As investigations into the alleged Rio Tinto bribery scandal continue, many executives and officials within China's steel and other industries will be feeling hot under the collar.
With many more expected to be implicated, experts say the arrests of four Shanghai-based employees of the multinational mining giant - including Australian citizen executive Stern Hu - on charges of stealing commercial secrets have highlighted a common business practice that is spinning out of control.
A lack of systematic supervision has been blamed for a "bribe culture" that has flourished in China's rapidly developing economy, while the heads of many State-owned enterprises (SOEs), which still dominate the most profitable sectors, are believed to be its biggest champions.
In the past two months alone, two bosses of SOEs have been severely punished for taking bribes. Chen Tonghai, former chairman of China Petrochemical Corporation (Sinopec), was given a suspended death sentence in July for accepting birbes of more than 195 million yuan ($28 million), while Li Peiying, former chief of Capital Airports Holding Company (CAH), was executed on Aug 7 for taking 26 million yuan and misappropriating 82.5 million yuan.
Kang Rixin, general manager of the China National Nuclear Corporation (CNNC), is also reportedly under investigation over a 1.8-billion-yuan corruption scandal.
"Corruption is ingrained in SOEs, so SOE leaders don't see taking money as a problem," said Meng Ting, an experienced lawyer with Jinque Law Firm in Beijing . "They also accept brand cigarettes, bottles of quality wine, cars and even luxury villas."
"And just look at how many send their children abroad to be educated or are already running businesses themselves," added Wu Dong, a Shanghai lawyer with the M&A Law Firm, who has years of experience in mergers between foreign and Chinese companies.
A picture published on an Sina.com, a major Internet news portal, last year appeared to show Zhou Jiugeng, a government official in Nanjing, Jiangsu province, smoking cigarettes that cost 180 yuan a pack and wearing a watch worth 100,000 yuan. The vitriol it sparked led to a probe into his dealings and his detention this year for allegations of taking bribes.
And when a government official is suspected of being corrupt, business leaders with whom they have links are usually quick to follow. After the former Party chief of Shanghai, Chen Liangyu, was found guilty of embezzling billions from the city's pension fund in 2006, dozens of senior government officials and SOE leaders were also arrested and sentenced for their involvement.
"The recent outbreak of high-profile cases shows the nation's determination to deal with the problem. However, it also highlights the prevalence of corruption in Chinese business circles and that the amount these people are accepting in bribes is drastically increasing," said Zhuo Zeyuan, a political law professor for the Party school of the Central Committee of the Communist Party of China (CPC).

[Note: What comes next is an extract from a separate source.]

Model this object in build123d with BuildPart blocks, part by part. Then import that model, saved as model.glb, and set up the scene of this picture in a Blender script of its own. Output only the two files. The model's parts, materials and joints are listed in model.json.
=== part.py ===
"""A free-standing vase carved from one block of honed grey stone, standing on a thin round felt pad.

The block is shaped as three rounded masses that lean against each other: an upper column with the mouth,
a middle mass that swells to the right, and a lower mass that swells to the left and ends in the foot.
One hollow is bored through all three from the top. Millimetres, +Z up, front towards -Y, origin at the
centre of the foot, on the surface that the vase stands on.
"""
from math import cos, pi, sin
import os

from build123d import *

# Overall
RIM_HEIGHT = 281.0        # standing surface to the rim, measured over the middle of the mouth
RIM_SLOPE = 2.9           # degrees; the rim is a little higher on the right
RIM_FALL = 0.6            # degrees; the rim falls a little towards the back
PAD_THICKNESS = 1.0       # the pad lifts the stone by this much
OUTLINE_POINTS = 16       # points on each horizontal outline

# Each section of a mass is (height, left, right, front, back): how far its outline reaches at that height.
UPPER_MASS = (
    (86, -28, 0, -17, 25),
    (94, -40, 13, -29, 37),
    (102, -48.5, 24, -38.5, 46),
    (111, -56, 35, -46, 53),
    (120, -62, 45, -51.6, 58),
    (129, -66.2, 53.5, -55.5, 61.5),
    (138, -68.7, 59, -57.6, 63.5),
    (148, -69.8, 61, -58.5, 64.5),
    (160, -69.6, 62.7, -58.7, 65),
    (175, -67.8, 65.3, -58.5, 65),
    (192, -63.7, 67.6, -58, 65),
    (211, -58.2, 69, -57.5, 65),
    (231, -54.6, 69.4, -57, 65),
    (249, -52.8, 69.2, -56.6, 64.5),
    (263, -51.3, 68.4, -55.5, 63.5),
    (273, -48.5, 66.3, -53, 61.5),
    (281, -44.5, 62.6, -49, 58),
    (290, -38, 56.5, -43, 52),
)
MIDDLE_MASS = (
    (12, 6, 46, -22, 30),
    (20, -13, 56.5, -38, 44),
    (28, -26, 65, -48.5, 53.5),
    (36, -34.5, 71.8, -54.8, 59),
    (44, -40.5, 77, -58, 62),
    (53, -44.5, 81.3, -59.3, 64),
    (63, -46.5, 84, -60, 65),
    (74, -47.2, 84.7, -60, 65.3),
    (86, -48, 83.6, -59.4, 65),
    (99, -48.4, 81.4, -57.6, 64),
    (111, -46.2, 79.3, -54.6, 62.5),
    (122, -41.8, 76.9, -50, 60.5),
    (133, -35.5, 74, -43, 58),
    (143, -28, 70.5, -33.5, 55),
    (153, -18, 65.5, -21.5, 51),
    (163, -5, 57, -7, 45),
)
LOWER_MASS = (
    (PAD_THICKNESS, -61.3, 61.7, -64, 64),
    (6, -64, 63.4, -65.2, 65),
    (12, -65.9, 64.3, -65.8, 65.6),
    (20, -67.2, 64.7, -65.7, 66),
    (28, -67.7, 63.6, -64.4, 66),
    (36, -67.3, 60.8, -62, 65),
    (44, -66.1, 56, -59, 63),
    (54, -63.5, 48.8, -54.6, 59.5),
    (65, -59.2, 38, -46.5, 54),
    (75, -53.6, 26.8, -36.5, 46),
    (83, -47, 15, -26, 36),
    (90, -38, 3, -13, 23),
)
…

"There are plenty of rules to regulate SOE bosses, government departments to watch SOE assets and profits, as well as an increasing number of random inspections to check operations. But none of them work."

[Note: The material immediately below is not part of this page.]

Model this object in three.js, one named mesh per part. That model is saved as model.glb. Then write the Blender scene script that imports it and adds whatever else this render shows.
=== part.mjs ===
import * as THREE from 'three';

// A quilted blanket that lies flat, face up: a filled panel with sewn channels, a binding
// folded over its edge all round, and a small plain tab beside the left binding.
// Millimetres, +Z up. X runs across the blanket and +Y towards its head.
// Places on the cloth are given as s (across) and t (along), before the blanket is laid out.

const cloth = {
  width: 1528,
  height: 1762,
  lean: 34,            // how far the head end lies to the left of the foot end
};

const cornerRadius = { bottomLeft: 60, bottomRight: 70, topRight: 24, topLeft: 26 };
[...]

Local offices of the central State-owned assets supervision and administration (SASAC) were launched in 2003 and are charged with tracking assets and carrying out random audits to ensure correct operational procedures are being followed.
Hu Hancheng, left, received a life sentence on March 2 at Beijing No 1 Intermediate People's Court for taking bribes of more than 5.5 million yuan. Chen was a former official from China Development Bank. Ren Hesheng, right, was sentenced to 11 years. [File photo]

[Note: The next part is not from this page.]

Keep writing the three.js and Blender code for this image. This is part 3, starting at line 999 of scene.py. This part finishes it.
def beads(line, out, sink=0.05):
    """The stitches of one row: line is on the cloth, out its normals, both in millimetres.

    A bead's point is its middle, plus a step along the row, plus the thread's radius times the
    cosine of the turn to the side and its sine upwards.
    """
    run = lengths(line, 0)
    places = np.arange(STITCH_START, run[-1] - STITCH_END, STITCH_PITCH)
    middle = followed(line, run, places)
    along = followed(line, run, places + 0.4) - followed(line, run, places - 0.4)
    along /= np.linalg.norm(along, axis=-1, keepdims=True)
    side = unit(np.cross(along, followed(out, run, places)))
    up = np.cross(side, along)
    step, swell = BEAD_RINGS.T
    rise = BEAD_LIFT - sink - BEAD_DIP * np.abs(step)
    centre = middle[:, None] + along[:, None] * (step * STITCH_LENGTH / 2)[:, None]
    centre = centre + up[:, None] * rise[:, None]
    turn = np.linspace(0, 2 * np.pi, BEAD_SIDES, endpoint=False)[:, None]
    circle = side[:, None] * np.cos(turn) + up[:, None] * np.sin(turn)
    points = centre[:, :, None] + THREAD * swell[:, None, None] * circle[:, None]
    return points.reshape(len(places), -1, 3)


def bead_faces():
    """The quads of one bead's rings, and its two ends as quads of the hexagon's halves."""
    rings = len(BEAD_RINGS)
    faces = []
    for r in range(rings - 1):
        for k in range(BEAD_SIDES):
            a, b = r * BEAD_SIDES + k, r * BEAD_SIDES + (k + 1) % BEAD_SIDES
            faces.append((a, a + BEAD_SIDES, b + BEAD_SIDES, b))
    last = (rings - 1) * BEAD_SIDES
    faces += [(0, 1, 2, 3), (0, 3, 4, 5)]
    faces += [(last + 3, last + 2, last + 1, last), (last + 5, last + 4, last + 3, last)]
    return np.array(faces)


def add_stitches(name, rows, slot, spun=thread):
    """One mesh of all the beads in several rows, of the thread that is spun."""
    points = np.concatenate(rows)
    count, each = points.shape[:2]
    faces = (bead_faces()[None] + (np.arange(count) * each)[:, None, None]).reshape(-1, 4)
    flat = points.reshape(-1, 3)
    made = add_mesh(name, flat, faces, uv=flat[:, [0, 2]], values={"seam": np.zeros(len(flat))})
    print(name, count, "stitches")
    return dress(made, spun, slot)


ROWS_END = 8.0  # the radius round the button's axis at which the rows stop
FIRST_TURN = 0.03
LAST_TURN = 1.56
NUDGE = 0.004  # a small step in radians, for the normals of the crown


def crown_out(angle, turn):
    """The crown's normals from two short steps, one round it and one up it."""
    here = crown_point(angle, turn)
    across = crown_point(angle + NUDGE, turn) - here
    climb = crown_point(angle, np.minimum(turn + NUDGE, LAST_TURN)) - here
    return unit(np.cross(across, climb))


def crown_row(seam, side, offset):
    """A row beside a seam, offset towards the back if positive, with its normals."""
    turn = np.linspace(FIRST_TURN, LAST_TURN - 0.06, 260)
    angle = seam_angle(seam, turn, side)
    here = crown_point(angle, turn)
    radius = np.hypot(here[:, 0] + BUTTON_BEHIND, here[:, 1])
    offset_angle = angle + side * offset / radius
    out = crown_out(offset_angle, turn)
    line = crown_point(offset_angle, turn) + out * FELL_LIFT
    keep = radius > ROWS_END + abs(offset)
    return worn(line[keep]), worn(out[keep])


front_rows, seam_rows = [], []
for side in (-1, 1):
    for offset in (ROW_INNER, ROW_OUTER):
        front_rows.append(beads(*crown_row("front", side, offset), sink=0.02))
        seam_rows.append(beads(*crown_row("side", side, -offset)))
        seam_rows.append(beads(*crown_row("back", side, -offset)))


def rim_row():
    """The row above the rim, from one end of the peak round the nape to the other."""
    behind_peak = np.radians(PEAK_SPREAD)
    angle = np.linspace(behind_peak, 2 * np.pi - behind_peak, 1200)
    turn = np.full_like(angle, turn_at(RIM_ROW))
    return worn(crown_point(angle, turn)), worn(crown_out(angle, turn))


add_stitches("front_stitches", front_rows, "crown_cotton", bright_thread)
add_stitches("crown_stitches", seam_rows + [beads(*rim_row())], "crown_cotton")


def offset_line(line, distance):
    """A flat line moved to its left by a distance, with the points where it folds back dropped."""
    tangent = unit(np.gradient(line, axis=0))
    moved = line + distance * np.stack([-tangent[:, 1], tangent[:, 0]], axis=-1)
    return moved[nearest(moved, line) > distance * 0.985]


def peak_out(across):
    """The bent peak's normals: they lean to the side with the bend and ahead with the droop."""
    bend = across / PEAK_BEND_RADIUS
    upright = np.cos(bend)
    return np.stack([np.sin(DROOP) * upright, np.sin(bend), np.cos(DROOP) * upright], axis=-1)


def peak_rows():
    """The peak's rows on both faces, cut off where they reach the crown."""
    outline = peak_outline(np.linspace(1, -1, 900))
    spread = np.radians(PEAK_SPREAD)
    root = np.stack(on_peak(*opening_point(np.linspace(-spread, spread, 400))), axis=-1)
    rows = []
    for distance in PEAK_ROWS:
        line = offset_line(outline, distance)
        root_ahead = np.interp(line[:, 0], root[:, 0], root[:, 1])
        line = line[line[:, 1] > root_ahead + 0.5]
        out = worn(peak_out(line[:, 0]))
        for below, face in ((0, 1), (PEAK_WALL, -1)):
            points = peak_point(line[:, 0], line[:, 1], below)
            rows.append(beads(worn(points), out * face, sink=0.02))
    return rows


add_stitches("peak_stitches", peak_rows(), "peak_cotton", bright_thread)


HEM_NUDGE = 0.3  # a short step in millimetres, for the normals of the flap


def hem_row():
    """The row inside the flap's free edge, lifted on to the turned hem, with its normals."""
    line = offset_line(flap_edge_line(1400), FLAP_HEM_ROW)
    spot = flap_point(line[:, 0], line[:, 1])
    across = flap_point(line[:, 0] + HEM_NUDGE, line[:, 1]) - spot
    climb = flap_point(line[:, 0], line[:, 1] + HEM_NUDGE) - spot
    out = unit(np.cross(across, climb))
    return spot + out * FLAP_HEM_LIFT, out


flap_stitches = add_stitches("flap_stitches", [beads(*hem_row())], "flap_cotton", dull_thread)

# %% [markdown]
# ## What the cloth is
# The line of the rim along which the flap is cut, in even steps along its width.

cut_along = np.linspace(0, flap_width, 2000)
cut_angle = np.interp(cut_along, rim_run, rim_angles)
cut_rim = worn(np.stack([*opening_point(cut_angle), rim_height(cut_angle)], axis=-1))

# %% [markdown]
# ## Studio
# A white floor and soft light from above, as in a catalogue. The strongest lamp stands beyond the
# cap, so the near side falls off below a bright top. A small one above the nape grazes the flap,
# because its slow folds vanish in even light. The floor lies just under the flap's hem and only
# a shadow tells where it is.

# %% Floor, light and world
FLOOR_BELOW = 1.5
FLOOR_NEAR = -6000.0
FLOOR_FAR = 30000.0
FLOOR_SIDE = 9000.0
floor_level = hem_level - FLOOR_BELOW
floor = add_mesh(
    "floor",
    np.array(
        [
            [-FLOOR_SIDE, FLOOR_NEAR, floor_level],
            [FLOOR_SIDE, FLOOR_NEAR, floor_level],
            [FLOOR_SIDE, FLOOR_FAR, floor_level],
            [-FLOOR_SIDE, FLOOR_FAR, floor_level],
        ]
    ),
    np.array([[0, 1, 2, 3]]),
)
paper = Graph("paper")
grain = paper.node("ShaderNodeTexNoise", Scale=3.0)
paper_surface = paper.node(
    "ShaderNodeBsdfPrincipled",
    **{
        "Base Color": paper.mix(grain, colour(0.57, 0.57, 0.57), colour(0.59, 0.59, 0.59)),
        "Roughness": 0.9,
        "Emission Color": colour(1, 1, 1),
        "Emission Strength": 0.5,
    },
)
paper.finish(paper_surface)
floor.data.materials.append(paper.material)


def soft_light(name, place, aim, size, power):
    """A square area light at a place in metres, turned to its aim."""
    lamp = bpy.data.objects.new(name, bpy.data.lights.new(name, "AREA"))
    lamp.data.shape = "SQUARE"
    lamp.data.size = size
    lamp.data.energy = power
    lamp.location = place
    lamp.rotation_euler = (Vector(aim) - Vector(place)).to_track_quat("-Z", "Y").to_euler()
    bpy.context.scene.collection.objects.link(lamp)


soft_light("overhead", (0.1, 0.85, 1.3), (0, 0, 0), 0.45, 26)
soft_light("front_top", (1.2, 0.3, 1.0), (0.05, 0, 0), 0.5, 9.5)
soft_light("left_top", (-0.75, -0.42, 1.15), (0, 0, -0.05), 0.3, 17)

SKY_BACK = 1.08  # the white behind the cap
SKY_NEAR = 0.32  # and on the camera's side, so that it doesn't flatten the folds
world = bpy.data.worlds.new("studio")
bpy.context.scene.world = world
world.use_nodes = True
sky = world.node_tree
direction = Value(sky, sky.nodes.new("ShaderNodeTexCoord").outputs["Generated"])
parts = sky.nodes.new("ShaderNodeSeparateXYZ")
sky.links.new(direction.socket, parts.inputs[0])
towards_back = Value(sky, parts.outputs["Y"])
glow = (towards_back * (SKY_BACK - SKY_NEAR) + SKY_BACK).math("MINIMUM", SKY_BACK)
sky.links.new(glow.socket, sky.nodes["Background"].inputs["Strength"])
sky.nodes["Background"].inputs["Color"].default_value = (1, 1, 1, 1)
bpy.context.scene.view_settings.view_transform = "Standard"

When allegations of corruption arise, however, the matter then comes under the responsibility of the disciplinary and juridical systems.
"But when lots of departments are supposed to be watching for wrongdoing, it usually ends up that none of them do the job efficiently," explained Zhao. "Also, corruption is usually only discovered after huge losses to public funds have already been made because anti-corruption is not a feature of the daily management of SOEs."
Hu Xingdou, an economics professor at the Beijing Institute of Technology, agreed. He added: "SOEs have independent supervisors; they have board directors and work unions, who are both expected to oversee the management teams. But they seem to be only for decoration and offer no real use.
"Leaders even spend lots of money on hiring professionals to draw up internal regulations to prevent corruption. But they can invalidate all of them with just one order."
Xue Lan, deputy chairman of the school of public policy and management at Tsinghua University in Beijing, added the system is also being held back by SOE bosses often having administrative ranks that are higher than the government officials charged with supervising them.
In the pyramid of power at SOEs, the chairman is king. "They have the power to employ millions with one signature, so people are not surprised by the amount of bribery that goes on, even if it totals millions or hundreds of millions," said Zhang Peihong, a lawyer representing one of the four arrested Rio Tinto employees.
Chen, the ex-chairman of Sinopec, had earned himself a reputation for his arbitrary and despotic exercise of power and, before his downfall, was once famously quoted as saying: "The 1 or 2 million yuan I spend socializing in a month is a piece of cake compared with the 20 billion yuan my firm brings to the State in taxes every year. You can't make money unless you know how to spend it."